A Plain-English Summary of the Biblical Evidence


When God gave His law at Mount Sinai, He did not merely give the Ten Commandments. He also gave Moses a detailed body of "judgments" -- practical laws dealing with courts, penalties, property disputes, theft, treatment of servants, protection of the poor, and the administration of justice in everyday life. These civil and judicial laws make up a large portion of the legislation in Exodus, Leviticus, Numbers, and Deuteronomy.

The question is straightforward: where did these laws come from, how do they relate to the moral commandments, what happened to them when Israel ceased to be a nation under God's direct rule, and which principles carry forward into the New Testament? This study examines what the Bible itself says -- and what it does not say -- about its own civil and judicial legislation.

The Bible Uses Distinct Terms for Different Kinds of Law

One of the most important observations from the biblical text is that it does not treat all its laws as a single undifferentiated mass. The Bible consistently uses at least three distinct Hebrew terms for different types of legislation: mitsvah (commandment), choq (statute or decree), and mishpat (judgment or case law). These three terms appear together repeatedly in a formula that treats them as related but distinguishable:

"I will speak unto thee all the commandments, and the statutes, and the judgments, which thou shalt teach them." (Deuteronomy 5:31)

This three-term pattern is not a one-time occurrence. It appears across multiple legislative contexts in the Pentateuch, pointing to real functional distinctions in how the Bible organizes its own law.

Moses himself drew the sharpest distinction between the Ten Commandments and the civil laws. God spoke the Decalogue directly to all the people and wrote it on stone tablets with His own finger. The civil laws, by contrast, were delivered through Moses as a mediator:

"And he declared unto you his covenant, which he commanded you to perform, even ten commandments; and he wrote them upon two tables of stone. And the LORD commanded me at that time to teach you statutes and judgments." (Deuteronomy 4:13-14)

The "his covenant, even ten commandments" is set apart from the "statutes and judgments" that God commanded Moses to teach. This is Moses' most explicit statement about the relationship between the Decalogue and the rest of the law. The civil laws themselves are introduced with their own distinct heading:

"Now these are the judgments which thou shalt set before them." (Exodus 21:1)

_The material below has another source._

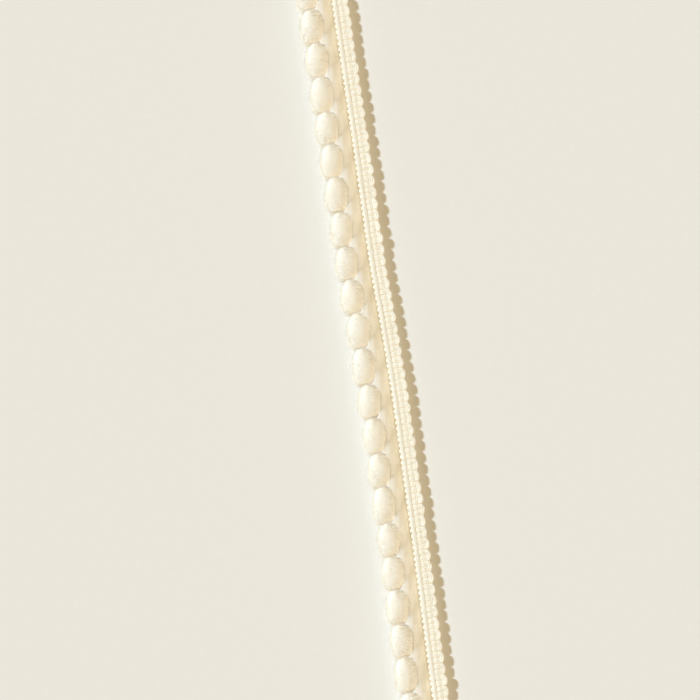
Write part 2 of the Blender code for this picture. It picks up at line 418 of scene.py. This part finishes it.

What follows in Exodus 21-23 is a body of case law covering murder, assault, theft, property damage, lending, treatment of strangers, judicial procedures, and more.

Civil Laws as Applications of the Ten Commandments

The civil laws are not random regulations. They consistently take the moral principles of the Ten Commandments and work out how those principles apply in real-life situations within Israelite society.

The commandment "Thou shalt not kill" is applied in the civil law that specifies the penalty for murder and distinguishes it from accidental killing:

"He that smiteth a man, so that he die, shall be surely put to death. And if a man lie not in wait, but God deliver him into his hand; then I will appoint thee a place whither he shall flee." (Exodus 21:12-13)

The commandment "Thou shalt not steal" is worked out in detailed restitution formulas:

"If a man shall steal an ox, or a sheep, and kill it, or sell it; he shall restore five oxen for an ox, and four sheep for a sheep." (Exodus 22:1)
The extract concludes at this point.